The still-life proved to be the most effective genre in spearheading their efforts—it was from the outset the cubist subject par excellence. Braque and Picasso realized their radical aims in subjects unaccompanied by either fanfare or drama, for they brought to the table the most humble and familiar of everyday objects. Within the present work, Braque incorporates two of these ordinary elements: a guitar and a newspaper weekly. Karen Wilkin has observed that "Braque turns the commonplace, by now predictable iconography of the cubist studio into some of the most elegant, intelligent painting of the twentieth century" (Georges Braque, New York, 1991, p. 58).
Its modestly scaled format notwithstanding, Braque recapitulates in Guitare et journal: STAL many of the astonishing innovations that he and Picasso had introduced into painting during the past four years of their "rope climbing party.” Braque, in fact, led the way in many instances. His father had been a house-painter and contractor, and as Braque grew up he learned many of the decorative skills of the trade, which he now adapted for his revisionist assault with Picasso on the conventions of "high" art. In 1910 Braque included a trompe-l'oeil rendering of a nail in several compositions, by which he created the playful illusion of having nailed the canvas to the wall. In the same year he introduced stenciled and hand-drawn lettering into his paintings (seen here as well, three years later) and thereafter both he and Picasso frequently employed words, letters and numbers as active pictorial elements (fig. 1). Richardson has noted, "Braque's refusal to be bound by convention in his handling of artist's materials resulted in his exploitation of unorthodox paint-surfaces and a new kind to tactile values" (ibid., p. 8). He employed a house painter's comb to rake the surface of paint film in order to simulate a wood-grain surface. He added sand to his oil colors. Braque felt the strong need to ground himself in reality as he and his colleague dismantled the spatial framework that painting had long since taken for granted, to avoid the tendency to abstraction, which had become real possibility during the hermetic phase of analytic Cubism in 1912. The use of such real elements, which he called "certainties," played a major role in establishing the painting as a tableau-objet, a fabrication that perched daringly on the very boundary between painting and reality, and, as the artists claimed, was entirely concrete and real in its own right.
Both Braque and Picasso had been using oval-shaped compositions since 1910, and the format and various elements in the present work were used in several paintings in 1911-1912 (figs. 2-3). Isabelle Monod-Fontaine has noted that, "the real support of the objects making up the still life is transposed into the particular format of these works. The tondo or oval shape permits the viewer concretely to experience the tactile space intended by the painter, the proximity of the assembled objects. Better, in any case, than the more abstract 'window' formed by the traditional rectangular frame" (in Georges Braque, Order & Emotion, exh. cat., Goulandris Foundation, Andros, Greece, 2003, pp. 21-22). Both artists had noticed that the presence of corners in the conventional rectangular canvas was especially problematic in still-life painting. The definition of space becomes ambiguous in these outlying areas, a situation that the corner-less tondo remedied, allowing the painter to create a compact space around the subject, and to concentrate more closely on the still-life objects themselves. The oval shape moreover served as a foil to the rectilinear cubist grid within the composition. Braque stated, "The point of my oval compositions was that they allowed me to rediscover the contrast between horizontals and verticals" (quoted in J. Richardson, ibid, p. 11).
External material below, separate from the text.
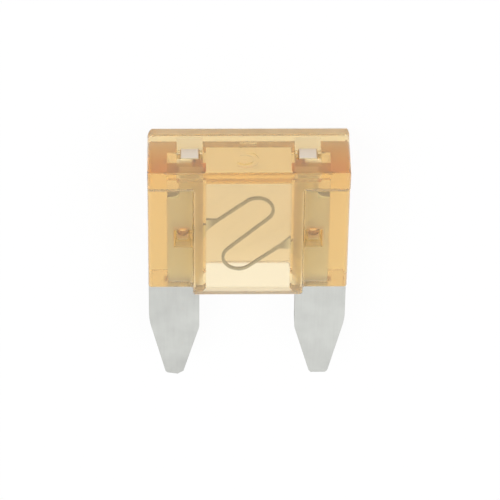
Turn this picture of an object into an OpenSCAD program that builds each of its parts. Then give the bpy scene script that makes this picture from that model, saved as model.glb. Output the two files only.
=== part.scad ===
// Small blade fuse for vehicles: a clear amber moulded housing over one stamped metal strip.
// It lies on its back face. X runs across the two blades, Y along the fuse with the cap at +Y
// and the blades at -Y, and Z up through its thickness.

/* [Housing] */
// Width of the housing
housing_w = 10.9; // [10.8:0.1:12]
// Thickness over the cap
housing_t = 3.8; // [3.4:0.1:4.4]
// Height from the open end to the top of the cap
housing_h = 8.75; // [8.6:0.05:9.6]
// Height of the full-width cap
cap_h = 1.3; // [1.1:0.05:1.7]
// How far the thick middle block laps over each blade
block_lap = 0.35; // [0.15:0.05:0.4]
// Depth of the wings' front faces below the front of the cap and middle block
wing_recess = 0.62; // [0.4:0.02:0.74]
// Depth of the body's flat back below the back of the cap
back_recess = 0.45; // [0.2:0.05:0.6]
// Radius of the upright corners of the cap
cap_corner_r = 0.3; // [0.1:0.05:0.5]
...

Interestingly, a drawing on the reverse of the present lot depicts a literal copy of the head of Picasso’s 1910 masterpiece Jeune fille a la mandoline (Fanny Tellier), now in the collection of The Museum of Modern Art in New York (fig. 4). There are no other known copies by Braque of Picasso or vice versa, and Braque admitted he could not remember when or why he made it (J. Richardson, op. cit., p. 29).
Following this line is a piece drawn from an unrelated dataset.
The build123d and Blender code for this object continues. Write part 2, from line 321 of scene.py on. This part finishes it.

Braque was mobilized for military service in early August 1914 following the outbreak of the First World War. As a foreign national from a neutral country, Picasso was not obliged to don a uniform, and he continued painting while his friend, his "pardner" or "pard," as he called him, could not. These events marked the end of an era for Braque, when he was at the height of his powers. He did not resume painting until 1917, having suffered a grievous head wound which required trepanation and nearly two years of convalescence. When Braque and André Derain, another good friend, boarded the train in Avignon in August 1914 to return to Paris and serve their country, Picasso lamented, "I never saw them again." Of course, he did encounter them again, but the camaraderie and mutually stimulating dialogue of the halcyon days of pre-war Cubism were now only memories, and come what may, life and art would never be the same.